To ask the Secretary of State for Defence (1) what estimate he has made of the number of widows of Gurkha servicemen who would receive pension payments if Gurkha servicemen were eligible for the British soldier's preserved pension at the age of 60 after more than two years of service; (72134)

(2) how many Gurkha ex-servicemen there are who retired prior to 1 July 1997;

(3) what estimate he has made of the cost of up-rating the pensions of Gurkha ex-servicemen who retired prior to 1 July 1997 to the amount received by their British soldier equivalents.

On 11 January 2005, the then Secretary of State announced to the House that he had commissioned a comprehensive review of the Terms and Conditions of Service under which Gurkhas serve in the British Army.

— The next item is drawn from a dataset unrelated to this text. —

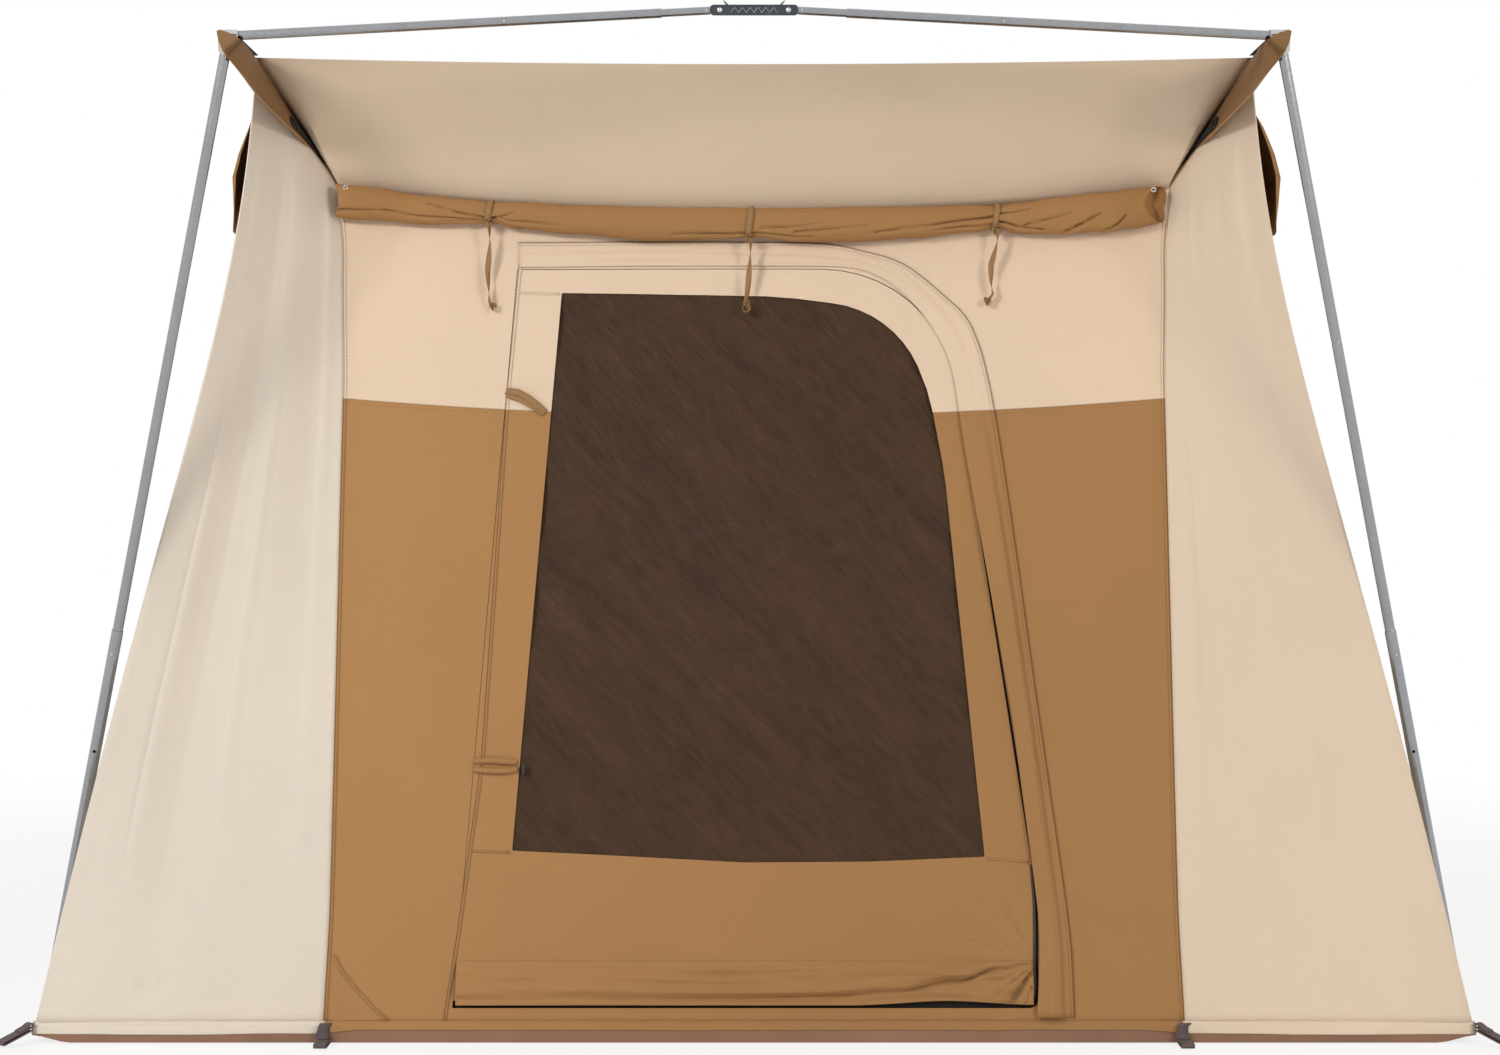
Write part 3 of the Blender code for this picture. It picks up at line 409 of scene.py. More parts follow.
def crease_height(finish, depth):
    """Height of shallow creases: long soft folds and a few finer ones across them."""
    folds = finish.cloud(finish.place((1.0, 1.0, 0.30)), 5.5, 2.0, 0.5, 0.25)
    slants = finish.cloud(finish.place((0.9, 0.9, 2.2), 0.5), 6.0, 3.0, 0.6, 0.4)
    fine = finish.cloud(finish.place((3.0, 3.0, 1.2)), 9.0, 4.0, 0.6, 0.3)
    return folds * depth * 1.6 + slants * depth * 0.8 + fine * depth * 0.35


def cloth_tint_and_fold_shade(finish, tint, swing=0.05):
    """A tint with clouds and slubs in it, and painted shade in the hollows of folds."""
    clouds = finish.cloud(finish.place(), 1.7, 4.0, 0.6)
    slubs = finish.cloud(finish.place((18, 420, 1), source="UV"), 1.0, 1.0)
    mixed = finish.between(clouds * 0.7 + slubs * 0.3, 0.30, 0.70)
    plain = finish.blend(mixed, shade(tint, 1 - swing), shade(tint, 1 + swing * 0.7))
    # Painted shade: the colour goes towards a darker copy of the tint where the fold attribute says
    # the point lies in a hollow.
    return finish.blend(finish.between(finish.fold(), 0.04, 0.40) * 0.75, plain, shade(tint, 0.42))


def canvas_finish(name, tint, swing=0.05, depth=0.0022):
    """Plain canvas of one colour."""
    finish = Finish(name, tint, 0.9, specular=CANVAS_SPECULAR)
    finish.colour(cloth_tint_and_fold_shade(finish, tint, swing))
    finish.relief(weave_height(finish) + crease_height(finish, depth))
    return finish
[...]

As part of this review, the Department is looking at the pension position of Gurkhas back to 1 July 1997. Prior to 1 July 1997 Gurkhas were members of an overseas-based force and had no comparable British soldier equivalents. Gurkha soldiers are members of the Gurkha pension scheme which does not provide for preserved pensions; there are therefore no Gurkha widows who would be eligible. The Department does not hold records of individuals (or of their widows) who do not have an entitlement to a pension, so cannot make reliable estimates of either the numbers involved or the cost of hypothetical pension entitlements.

However there are currently 26,699 Gurkha service pensioners (of which 1,900 have retired since 1 July 1997) and the Gurkha Welfare Trust has reported that last year it paid 10,246 welfare pensions. Of the 26,699, there are about 5,000 Gurkha widows' or family dependants' pensions in payment.